The attendance of these circumstances, however, cannot be determined at this stage and should properly be threshed out during the trial on the merits. Stated differently, whether or not petitioner Francis Yu should be held personally and solidarily liable with petitioner corporation is a matter that should be left to the trial court's discretion, dependent as it is on evidence during trial.

WHEREFORE, in view of the foregoing, the instant Petition is hereby DISMISSED. No pronouncement as to costs.


Davide, Jr., C.J., (Chairman), Puno, Kapunan, and Pardo, JJ., concur.

[1] See Petition, Annex "C", Order, Civil Case No. 93-2112, dated 25 May 1994; Rollo, pp. 57-61.

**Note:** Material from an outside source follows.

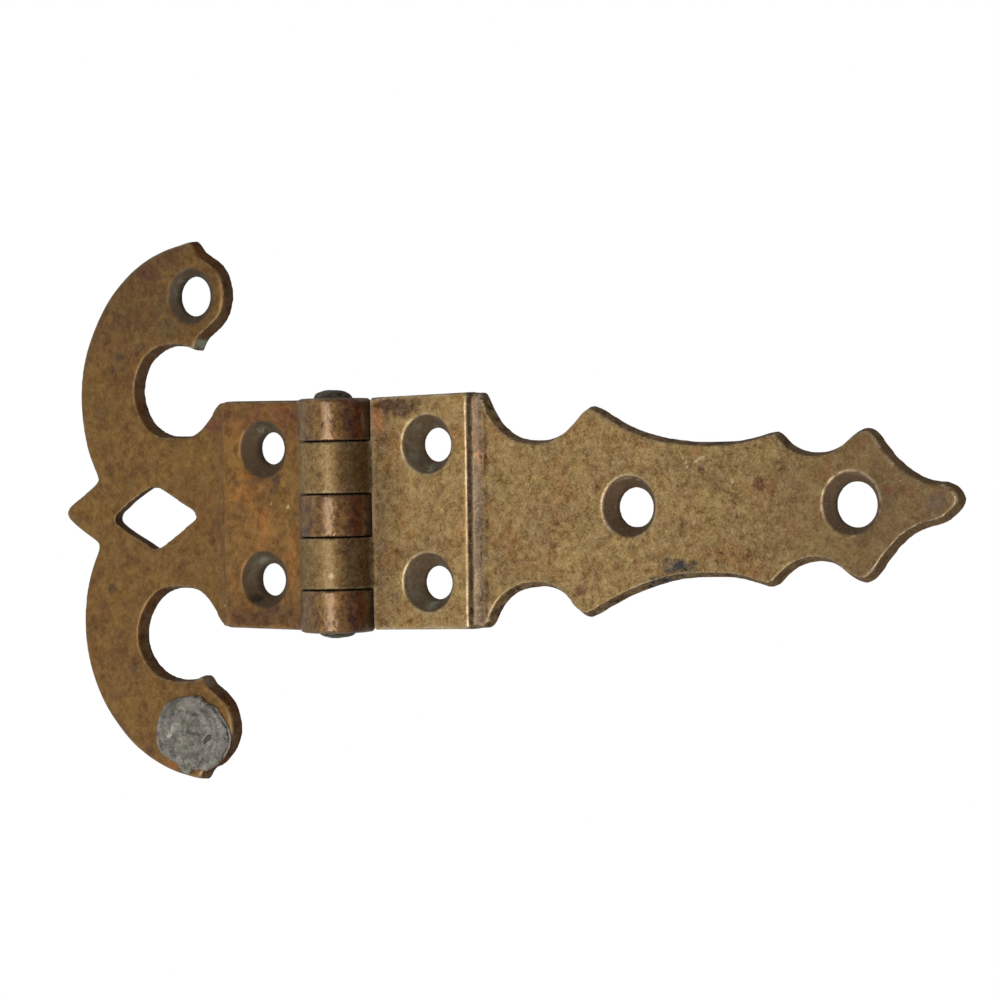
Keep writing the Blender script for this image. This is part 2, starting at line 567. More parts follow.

[2] Id., Annex "D"; Rollo, pp. 65-72.

[3] Id., Annex "E"; Rollo, pp. 75-79.

[4] Id., Annex "F"; Rollo, pp. 90-92.

[5] Id., Annex "G"; Rollo, pp. 93-114.

[6] See Note 2.

[7] See Petition, Annex "J"; Rollo, pp. 144-145.

[8] Petition, pp. 9-10; Rollo, pp. 19-20.

[9] See Petition, Annex "A"; Rollo, p. 43.

[10] G.R. No. 104405, 222 SCRA 37, 45 [1993].

[11] See Petition, p. 8; Rollo, p. 18.

[12] Rustan Pulp and Paper Mills, Inc. vs. Intermediate Appellate Court, G.R. No. 70789, 214 SCRA 665, 672 [1992].

[13] G.R. No. 111008, 238 SCRA 14, 18-19  [1994].